The four layers of vertical integration address the mechanics of integrating the different applications for the horizontal integration perspective.
Communication
The first layer is concerned with the communication adapters that are needed to send and receive messages between applications. The capabilities of communication adapters will have a direct impact on timing, recoverability, and message sequence.
Message Structure
Data structure integration differentiates between syntactical and semantic integration challenges and proposes a conflict resolution approach on the semantic level.” The conflict resolution on the syntactic and semantic layers is resolved through transformations. The question would be to what degree this transformation can be automated or partially automated.
Data Elements
Data structure integration differentiates between syntactical and semantic integration challenges and proposes a conflict resolution approach on the semantic level.” The conflict resolution on the syntactic and semantic layers is resolved through transformations. The question would be to what degree this transformation can be automated or partially automated.
Business Process
The fourth and final layer represents the integration at the business process level. There needs to be tight integration of workflow steps with the underlying integration scenarios. Integration scenarios therefore need to be tightly integrated with the business process, and testing of the integration scenario should always be driven first by the execution of the business process.
However, one area that is still providing significant challenges is the transformation of data values from a source application to the respective target application. Normally this data is considered reference data.
As described, the data integration layer is responsible for integrating data values between sending and receiving applications. A very simple example is the common scenario of integrating currencies or units of measure. The value in the sending system can be different than the value in the receiving system. In order for the receiving system to process the received messages, it needs these values to be translated into the values or language elements it understands. This transformation is currently performed through lookups to specially designed reference tables that contain the corresponding values. The storage of these translation tables is not as much of an issue as is the ongoing maintenance of the tables to ensure that they stay current, since data values can change in the sending and receiving systems. The issue of maintenance gains importance relative to the degree at which these values are dynamic.
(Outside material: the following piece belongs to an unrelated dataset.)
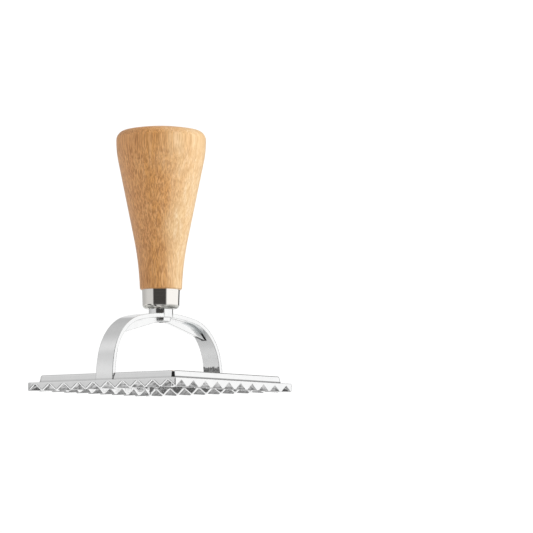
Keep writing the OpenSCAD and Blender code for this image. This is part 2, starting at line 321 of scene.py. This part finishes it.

Inaccurate content of cross-reference tables has a direct impact on the enterprise to deliver value and is a hard cost to the enterprise. Any failed transactions based on invalid or incomplete reference associations will fail and therefore incur a direct cost to the enterprise.
There are four fundamental cross-reference patterns that can be identified to demonstrate the complexity of the data layer integration.
One-To-One
The one-to-one pattern is the simplest pattern to resolve. Here, one input value corresponds to exactly one output value. A common example is the mapping of a country name to a corresponding country code. The source value acts as a key and retrieves the value as the target value. The associated mapping will replace the source value with the target value. The most common scenario is the translation of reference data that is contained in master or transactional data.
Enrichement
The enrichment pattern is slightly more complex. Here, a source value will also act as a key to retrieve the associated cross-reference value. However, the target value will require additional information that the source system cannot provide. Therefore, the x-referencing must include the additional associated field values that are missing in the source message. A good example is sensor tags from a plant. If the tag represents a valve, the source structure may include the flow rate and volume. But it will not include any reference to a plant ID or asset ID that the target system is expecting. Therefore, the data values have to be enriched to satisfy the mapping requirements of the target application.
Dependency
The dependency pattern provides a conditional relationship between x-reference values. Here, the source value acts again as a key. However, the associated target value provides a second or third to n dependency for further values that need to be provided to the target application. The sequence of these dependent lookups must be optimized to ensure the best performance within the overall processing of messages.
An example would be a lookup of a product, which would trigger a look up to a reference value such as a UOM (unit of measure) to find the conversion factors to adjust the quantities suitable for processing in the target application.
Granularity
The granularity pattern is the most complex pattern of the four. Here, a source value can be related to several potential target values. The goal is to identify source characteristics that sufficiently provide an inference of what the right target value should be. A common practical scenario of granularity would be products. A business partner integration provides the product identifier to the integration as part of the transaction. Internally, this product is further refined in various grades, specifications, or characteristics. However, the source message is missing these vital characteristics. The key issue to examine is how to define the product in such a way that the source message will, by default, incorporate sufficient characteristics so that at least the number of possible outcomes can be reduced.
The x-reference patterns described above outline the most common scenarios encountered within an enterprise application integration solution. Recognizing these patterns is vital to developing the right x-reference solution and being better able to incorporate these scenarios into the integration.